* _Required task_
Quote, without change, all of the lines that follow.

* _Dataset extract_
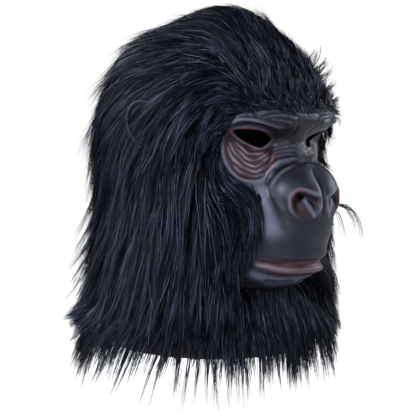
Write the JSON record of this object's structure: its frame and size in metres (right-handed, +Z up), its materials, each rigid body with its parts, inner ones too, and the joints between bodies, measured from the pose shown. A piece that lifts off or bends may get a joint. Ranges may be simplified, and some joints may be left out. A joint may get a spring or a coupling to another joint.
{
  "type": "gorilla mask",
  "caption": "Overhead latex gorilla mask with moulded face, eye holes and ears, under a long-pile fur hood and beard that hang past its neck rim.",
  "frame": {"origin": "inside of the crown, where the top of the wearer's head bears", "axes": "+Z up out of the crown, -Y out of the face, +X towards the wearer's left ear"},
  "size_m": [0.2536, 0.3109, 0.3785],
  "materials": {
    "latex": "satin black latex with grey drybrushed folds, red-brown eye bags and pink-brown lips",
    "hood_fur": "glossy black long-pile artificial fur",
    "beard_fur": "glossy black long-pile artificial fur"
  },
  "bodies": {
    "root": {"latex_head": "latex", "fur_hood": "hood_fur", "fur_beard": "beard_fur"}
  },
  "joints": []
}
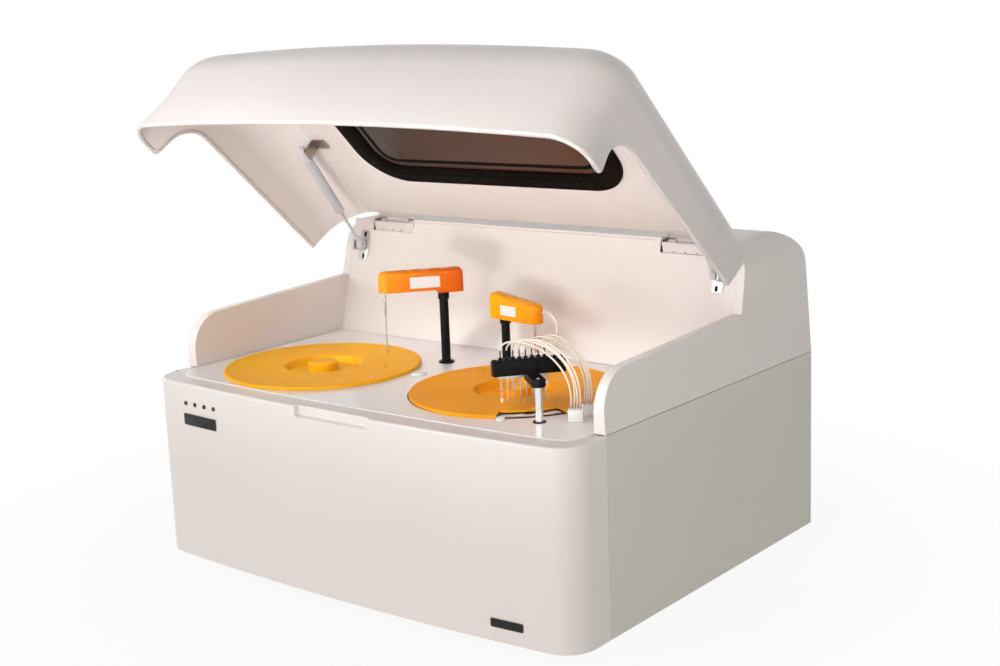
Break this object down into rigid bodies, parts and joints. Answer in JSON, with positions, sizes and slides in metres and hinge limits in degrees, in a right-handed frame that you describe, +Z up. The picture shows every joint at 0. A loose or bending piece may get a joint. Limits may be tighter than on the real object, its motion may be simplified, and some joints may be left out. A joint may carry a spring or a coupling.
{
  "type": "benchtop chemistry analyzer",
  "caption": "Benchtop chemistry analyzer: gas-strut lid over covered sample and reaction discs, swinging probe arms and a lifting wash head.",
  "frame": {"origin": "bottom centre of the bounding box, on the bench", "axes": "+X to the right seen from the front, +Y to the rear, +Z up"},
  "size_m": [0.9, 0.7, 0.8352],
  "materials": {
    "ivory": "satin moulding",
    "deck": "satin moulding",
    "lid": "satin moulding",
    "orange": "gloss",
    "amber": "satin",
    "black": "satin",
    "rubber": "matt",
    "smoked": "clear, smoked",
    "steel": "satin",
    "chrome": "polished",
    "sheet": "plated",
    "grey": "satin",
    "strut": "satin",
    "white": "satin",
    "hose": "translucent silicone",
    "board": "circuit board"
  },
  "bodies": {
    "casing": {"base_pan": "sheet", "front_cover": "ivory", "side_panel_left": "ivory", "side_panel_right": "ivory", "rear_panel": "ivory", "upper_shell": "ivory", "rear_wall": "ivory", "deck_plate": "deck", "foot_front_left": "rubber", "foot_front_right": "rubber", "foot_rear_left": "rubber", "foot_rear_right": "rubber", "name_plate": "black", "lower_plate": "black", "indicator_board": "board", "drain_block_front": "white", "drain_block_rear": "white", "wash_cup_left": "white", "wash_cup_right": "white", "wash_bush": "black", "hinge_base_left": "lid", "hinge_base_right": "lid", "strut_wall_bracket_left": "steel", "strut_wall_bracket_right": "steel", "power_supply": "sheet", "sample_pump": "grey", "mains_inlet": "black", "left_disc_motor": "black", "right_disc_motor": "black", "left_disc_well": "white", "right_disc_well": "white", "wash_hose_front": "hose", "wash_hose_rear": "hose"},
    "lid": {"lid_shell": "lid", "window_frame": "black", "window_pane": "smoked", "hinge_leaf_left": "lid", "hinge_leaf_right": "lid", "strut_lid_bracket_left": "steel", "strut_lid_bracket_right": "steel"},
    "strut_rod_l": {"strut_rod_left": "strut"},
    "strut_tube_l": {"strut_tube_left": "strut"},
    "strut_rod_r": {"strut_rod_right": "strut"},
    "strut_tube_r": {"strut_tube_right": "strut"},
    "left_cover": {"left_disc_cover": "amber"},
    "right_cover": {"right_disc_cover": "amber"},
    "tray": {"sample_tray": "white"},
    "rotor": {"reaction_rotor": "white"},
    "front_sleeve": {"front_arm_sleeve": "black"},
    "front_arm": {"front_arm_post": "black", "front_arm_cover": "orange", "front_arm_needle": "steel"},
    "rear_sleeve": {"rear_arm_sleeve": "black"},
    "rear_arm": {"rear_arm_post": "black", "rear_arm_cover": "orange", "rear_arm_paddle": "steel"},
    "wash_head": {"wash_bar": "black", "wash_needles": "steel", "wash_post": "chrome"},
    "rocker": {"power_rocker": "black"}
  },
  "joints": [
    {"name": "lid_hinge", "type": "hinge", "parent": "casing", "child": "lid", "pos_m": [0, 0.17, 0.5035], "axis": [1, 0, 0], "range_deg": [0, 45]},
    {"name": "left_strut_turn", "type": "hinge", "parent": "casing", "child": "strut_rod_l", "pos_m": [-0.377, 0.132, 0.464], "axis": [1, 0, 0], "range_deg": [0, 47.2]},
    {"name": "left_strut_stroke", "type": "slide", "parent": "strut_rod_l", "child": "strut_tube_l", "axis": [0, -0.5874, 0.8093], "range_m": [-0.0455, 0]},
    {"name": "right_strut_turn", "type": "hinge", "parent": "casing", "child": "strut_rod_r", "pos_m": [0.377, 0.132, 0.464], "axis": [1, 0, 0], "range_deg": [0, 47.2]},
    {"name": "right_strut_stroke", "type": "slide", "parent": "strut_rod_r", "child": "strut_tube_r", "axis": [0, -0.5874, 0.8093], "range_m": [-0.0455, 0]},
    {"name": "left_cover_lift", "type": "slide", "parent": "casing", "child": "left_cover", "axis": [0, 0, 1], "range_m": [0, 0.012]},
    {"name": "right_cover_lift", "type": "slide", "parent": "casing", "child": "right_cover", "axis": [0, 0, 1], "range_m": [0, 0.012]},
    {"name": "tray_spin", "type": "hinge", "parent": "casing", "child": "tray", "pos_m": [-0.2175, -0.1415, 0.27], "axis": [0, 0, 1], "continuous": true},
    {"name": "rotor_spin", "type": "hinge", "parent": "casing", "child": "rotor", "pos_m": [0.1675, -0.113, 0.27], "axis": [0, 0, 1], "continuous": true},
    {"name": "front_arm_turn", "type": "hinge", "parent": "casing", "child": "front_sleeve", "pos_m": [-0.0566, -0.0122, 0.306], "axis": [0, 0, 1], "range_deg": [-50, 112]},
    {"name": "front_arm_lift", "type": "slide", "parent": "front_sleeve", "child": "front_arm", "axis": [0, 0, 1], "range_m": [0, 0.02]},
    {"name": "rear_arm_turn", "type": "hinge", "parent": "casing", "child": "rear_sleeve", "pos_m": [0.0283, 0.0433, 0.306], "axis": [0, 0, 1], "range_deg": [-48, 40]},
    {"name": "rear_arm_lift", "type": "slide", "parent": "rear_sleeve", "child": "rear_arm", "axis": [0, 0, 1], "range_m": [0, 0.02]},
    {"name": "wash_lift", "type": "slide", "parent": "casing", "child": "wash_head", "axis": [0, 0, 1], "range_m": [-0.028, 0], "deforming": ["wash_hose_front", "wash_hose_rear"]},
    {"name": "rocker_tilt", "type": "hinge", "parent": "casing", "child": "rocker", "pos_m": [-0.33, 0.345, 0.098], "axis": [1, 0, 0], "range_deg": [0, 14]}
  ],
  "couplings": [
    {"joint": "left_strut_turn", "follows": "lid_hinge", "ratio": 1.0422},
    {"joint": "left_strut_stroke", "follows": "lid_hinge", "m_per_rad": -0.057},
    {"joint": "right_strut_turn", "follows": "lid_hinge", "ratio": 1.0422},
    {"joint": "right_strut_stroke", "follows": "lid_hinge", "m_per_rad": -0.057}
  ]
}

* _Answer in full_
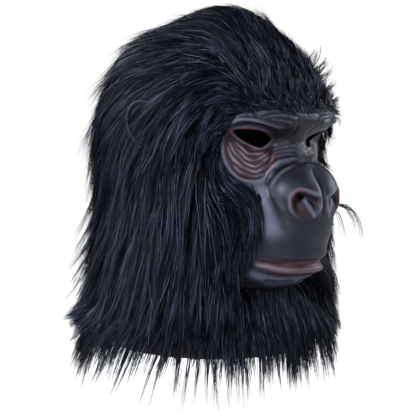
Write the JSON record of this object's structure: its frame and size in metres (right-handed, +Z up), its materials, each rigid body with its parts, inner ones too, and the joints between bodies, measured from the pose shown. A piece that lifts off or bends may get a joint. Ranges may be simplified, and some joints may be left out. A joint may get a spring or a coupling to another joint.
{
  "type": "gorilla mask",
  "caption": "Overhead latex gorilla mask with moulded face, eye holes and ears, under a long-pile fur hood and beard that hang past its neck rim.",
  "frame": {"origin": "inside of the crown, where the top of the wearer's head bears", "axes": "+Z up out of the crown, -Y out of the face, +X towards the wearer's left ear"},
  "size_m": [0.2536, 0.3109, 0.3785],
  "materials": {
    "latex": "satin black latex with grey drybrushed folds, red-brown eye bags and pink-brown lips",
    "hood_fur": "glossy black long-pile artificial fur",
    "beard_fur": "glossy black long-pile artificial fur"
  },
  "bodies": {
    "root": {"latex_head": "latex", "fur_hood": "hood_fur", "fur_beard": "beard_fur"}
  },
  "joints": []
}
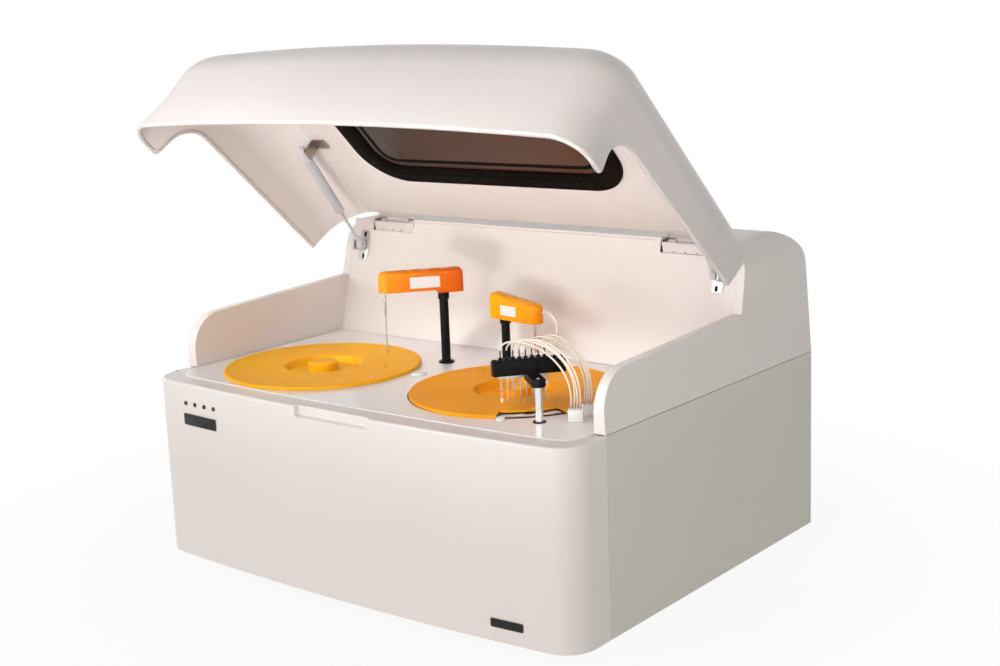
Break this object down into rigid bodies, parts and joints. Answer in JSON, with positions, sizes and slides in metres and hinge limits in degrees, in a right-handed frame that you describe, +Z up. The picture shows every joint at 0. A loose or bending piece may get a joint. Limits may be tighter than on the real object, its motion may be simplified, and some joints may be left out. A joint may carry a spring or a coupling.
{
  "type": "benchtop chemistry analyzer",
  "caption": "Benchtop chemistry analyzer: gas-strut lid over covered sample and reaction discs, swinging probe arms and a lifting wash head.",
  "frame": {"origin": "bottom centre of the bounding box, on the bench", "axes": "+X to the right seen from the front, +Y to the rear, +Z up"},
  "size_m": [0.9, 0.7, 0.8352],
  "materials": {
    "ivory": "satin moulding",
    "deck": "satin moulding",
    "lid": "satin moulding",
    "orange": "gloss",
    "amber": "satin",
    "black": "satin",
    "rubber": "matt",
    "smoked": "clear, smoked",
    "steel": "satin",
    "chrome": "polished",
    "sheet": "plated",
    "grey": "satin",
    "strut": "satin",
    "white": "satin",
    "hose": "translucent silicone",
    "board": "circuit board"
  },
  "bodies": {
    "casing": {"base_pan": "sheet", "front_cover": "ivory", "side_panel_left": "ivory", "side_panel_right": "ivory", "rear_panel": "ivory", "upper_shell": "ivory", "rear_wall": "ivory", "deck_plate": "deck", "foot_front_left": "rubber", "foot_front_right": "rubber", "foot_rear_left": "rubber", "foot_rear_right": "rubber", "name_plate": "black", "lower_plate": "black", "indicator_board": "board", "drain_block_front": "white", "drain_block_rear": "white", "wash_cup_left": "white", "wash_cup_right": "white", "wash_bush": "black", "hinge_base_left": "lid", "hinge_base_right": "lid", "strut_wall_bracket_left": "steel", "strut_wall_bracket_right": "steel", "power_supply": "sheet", "sample_pump": "grey", "mains_inlet": "black", "left_disc_motor": "black", "right_disc_motor": "black", "left_disc_well": "white", "right_disc_well": "white", "wash_hose_front": "hose", "wash_hose_rear": "hose"},
    "lid": {"lid_shell": "lid", "window_frame": "black", "window_pane": "smoked", "hinge_leaf_left": "lid", "hinge_leaf_right": "lid", "strut_lid_bracket_left": "steel", "strut_lid_bracket_right": "steel"},
    "strut_rod_l": {"strut_rod_left": "strut"},
    "strut_tube_l": {"strut_tube_left": "strut"},
    "strut_rod_r": {"strut_rod_right": "strut"},
    "strut_tube_r": {"strut_tube_right": "strut"},
    "left_cover": {"left_disc_cover": "amber"},
    "right_cover": {"right_disc_cover": "amber"},
    "tray": {"sample_tray": "white"},
    "rotor": {"reaction_rotor": "white"},
    "front_sleeve": {"front_arm_sleeve": "black"},
    "front_arm": {"front_arm_post": "black", "front_arm_cover": "orange", "front_arm_needle": "steel"},
    "rear_sleeve": {"rear_arm_sleeve": "black"},
    "rear_arm": {"rear_arm_post": "black", "rear_arm_cover": "orange", "rear_arm_paddle": "steel"},
    "wash_head": {"wash_bar": "black", "wash_needles": "steel", "wash_post": "chrome"},
    "rocker": {"power_rocker": "black"}
  },
  "joints": [
    {"name": "lid_hinge", "type": "hinge", "parent": "casing", "child": "lid", "pos_m": [0, 0.17, 0.5035], "axis": [1, 0, 0], "range_deg": [0, 45]},
    {"name": "left_strut_turn", "type": "hinge", "parent": "casing", "child": "strut_rod_l", "pos_m": [-0.377, 0.132, 0.464], "axis": [1, 0, 0], "range_deg": [0, 47.2]},
    {"name": "left_strut_stroke", "type": "slide", "parent": "strut_rod_l", "child": "strut_tube_l", "axis": [0, -0.5874, 0.8093], "range_m": [-0.0455, 0]},
    {"name": "right_strut_turn", "type": "hinge", "parent": "casing", "child": "strut_rod_r", "pos_m": [0.377, 0.132, 0.464], "axis": [1, 0, 0], "range_deg": [0, 47.2]},
    {"name": "right_strut_stroke", "type": "slide", "parent": "strut_rod_r", "child": "strut_tube_r", "axis": [0, -0.5874, 0.8093], "range_m": [-0.0455, 0]},
    {"name": "left_cover_lift", "type": "slide", "parent": "casing", "child": "left_cover", "axis": [0, 0, 1], "range_m": [0, 0.012]},
    {"name": "right_cover_lift", "type": "slide", "parent": "casing", "child": "right_cover", "axis": [0, 0, 1], "range_m": [0, 0.012]},
    {"name": "tray_spin", "type": "hinge", "parent": "casing", "child": "tray", "pos_m": [-0.2175, -0.1415, 0.27], "axis": [0, 0, 1], "continuous": true},
    {"name": "rotor_spin", "type": "hinge", "parent": "casing", "child": "rotor", "pos_m": [0.1675, -0.113, 0.27], "axis": [0, 0, 1], "continuous": true},
    {"name": "front_arm_turn", "type": "hinge", "parent": "casing", "child": "front_sleeve", "pos_m": [-0.0566, -0.0122, 0.306], "axis": [0, 0, 1], "range_deg": [-50, 112]},
    {"name": "front_arm_lift", "type": "slide", "parent": "front_sleeve", "child": "front_arm", "axis": [0, 0, 1], "range_m": [0, 0.02]},
    {"name": "rear_arm_turn", "type": "hinge", "parent": "casing", "child": "rear_sleeve", "pos_m": [0.0283, 0.0433, 0.306], "axis": [0, 0, 1], "range_deg": [-48, 40]},
    {"name": "rear_arm_lift", "type": "slide", "parent": "rear_sleeve", "child": "rear_arm", "axis": [0, 0, 1], "range_m": [0, 0.02]},
    {"name": "wash_lift", "type": "slide", "parent": "casing", "child": "wash_head", "axis": [0, 0, 1], "range_m": [-0.028, 0], "deforming": ["wash_hose_front", "wash_hose_rear"]},
    {"name": "rocker_tilt", "type": "hinge", "parent": "casing", "child": "rocker", "pos_m": [-0.33, 0.345, 0.098], "axis": [1, 0, 0], "range_deg": [0, 14]}
  ],
  "couplings": [
    {"joint": "left_strut_turn", "follows": "lid_hinge", "ratio": 1.0422},
    {"joint": "left_strut_stroke", "follows": "lid_hinge", "m_per_rad": -0.057},
    {"joint": "right_strut_turn", "follows": "lid_hinge", "ratio": 1.0422},
    {"joint": "right_strut_stroke", "follows": "lid_hinge", "m_per_rad": -0.057}
  ]
}